All of the data below must be repeated exactly.

---*---

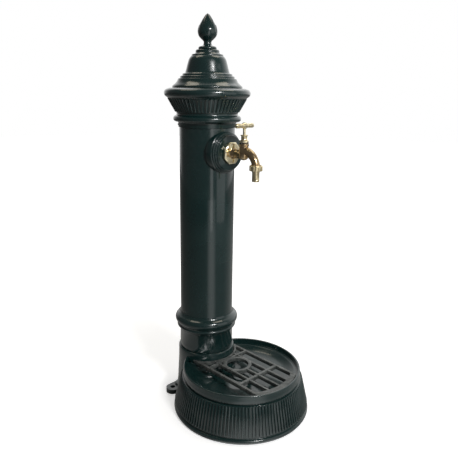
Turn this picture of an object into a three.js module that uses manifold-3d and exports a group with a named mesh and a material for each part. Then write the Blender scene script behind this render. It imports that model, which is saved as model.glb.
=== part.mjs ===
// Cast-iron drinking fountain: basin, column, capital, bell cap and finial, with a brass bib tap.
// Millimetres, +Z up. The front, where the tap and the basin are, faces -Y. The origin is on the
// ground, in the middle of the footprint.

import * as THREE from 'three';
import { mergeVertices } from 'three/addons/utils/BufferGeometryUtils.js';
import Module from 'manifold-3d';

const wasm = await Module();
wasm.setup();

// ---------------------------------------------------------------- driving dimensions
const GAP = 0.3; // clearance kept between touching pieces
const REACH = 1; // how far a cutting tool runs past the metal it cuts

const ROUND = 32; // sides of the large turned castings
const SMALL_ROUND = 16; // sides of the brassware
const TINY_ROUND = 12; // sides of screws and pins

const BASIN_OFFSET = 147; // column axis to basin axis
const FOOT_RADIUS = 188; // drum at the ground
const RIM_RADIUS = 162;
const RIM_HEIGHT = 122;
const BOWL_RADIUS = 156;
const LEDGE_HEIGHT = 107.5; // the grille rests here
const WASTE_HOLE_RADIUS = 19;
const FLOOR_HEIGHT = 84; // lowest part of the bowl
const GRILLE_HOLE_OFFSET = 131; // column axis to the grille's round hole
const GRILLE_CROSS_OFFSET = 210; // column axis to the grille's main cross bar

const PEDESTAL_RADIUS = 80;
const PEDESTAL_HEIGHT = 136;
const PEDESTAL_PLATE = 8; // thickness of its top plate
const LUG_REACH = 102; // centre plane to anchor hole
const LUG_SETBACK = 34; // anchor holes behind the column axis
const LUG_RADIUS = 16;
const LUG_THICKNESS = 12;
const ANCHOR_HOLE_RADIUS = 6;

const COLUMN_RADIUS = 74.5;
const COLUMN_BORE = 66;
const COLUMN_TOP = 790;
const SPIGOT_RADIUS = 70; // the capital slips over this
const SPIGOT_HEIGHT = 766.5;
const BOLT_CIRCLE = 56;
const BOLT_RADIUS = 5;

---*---

REPLY TO THE TASK
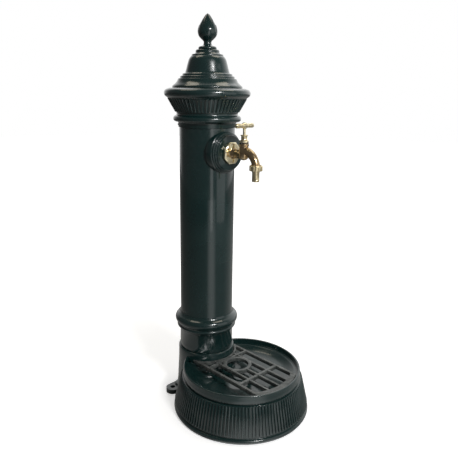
Turn this picture of an object into a three.js module that uses manifold-3d and exports a group with a named mesh and a material for each part. Then write the Blender scene script behind this render. It imports that model, which is saved as model.glb.
=== part.mjs ===
// Cast-iron drinking fountain: basin, column, capital, bell cap and finial, with a brass bib tap.
// Millimetres, +Z up. The front, where the tap and the basin are, faces -Y. The origin is on the
// ground, in the middle of the footprint.

import * as THREE from 'three';
import { mergeVertices } from 'three/addons/utils/BufferGeometryUtils.js';
import Module from 'manifold-3d';

const wasm = await Module();
wasm.setup();

// ---------------------------------------------------------------- driving dimensions
const GAP = 0.3; // clearance kept between touching pieces
const REACH = 1; // how far a cutting tool runs past the metal it cuts

const ROUND = 32; // sides of the large turned castings
const SMALL_ROUND = 16; // sides of the brassware
const TINY_ROUND = 12; // sides of screws and pins

const BASIN_OFFSET = 147; // column axis to basin axis
const FOOT_RADIUS = 188; // drum at the ground
const RIM_RADIUS = 162;
const RIM_HEIGHT = 122;
const BOWL_RADIUS = 156;
const LEDGE_HEIGHT = 107.5; // the grille rests here
const WASTE_HOLE_RADIUS = 19;
const FLOOR_HEIGHT = 84; // lowest part of the bowl
const GRILLE_HOLE_OFFSET = 131; // column axis to the grille's round hole
const GRILLE_CROSS_OFFSET = 210; // column axis to the grille's main cross bar

const PEDESTAL_RADIUS = 80;
const PEDESTAL_HEIGHT = 136;
const PEDESTAL_PLATE = 8; // thickness of its top plate
const LUG_REACH = 102; // centre plane to anchor hole
const LUG_SETBACK = 34; // anchor holes behind the column axis
const LUG_RADIUS = 16;
const LUG_THICKNESS = 12;
const ANCHOR_HOLE_RADIUS = 6;

const COLUMN_RADIUS = 74.5;
const COLUMN_BORE = 66;
const COLUMN_TOP = 790;
const SPIGOT_RADIUS = 70; // the capital slips over this
const SPIGOT_HEIGHT = 766.5;
const BOLT_CIRCLE = 56;
const BOLT_RADIUS = 5;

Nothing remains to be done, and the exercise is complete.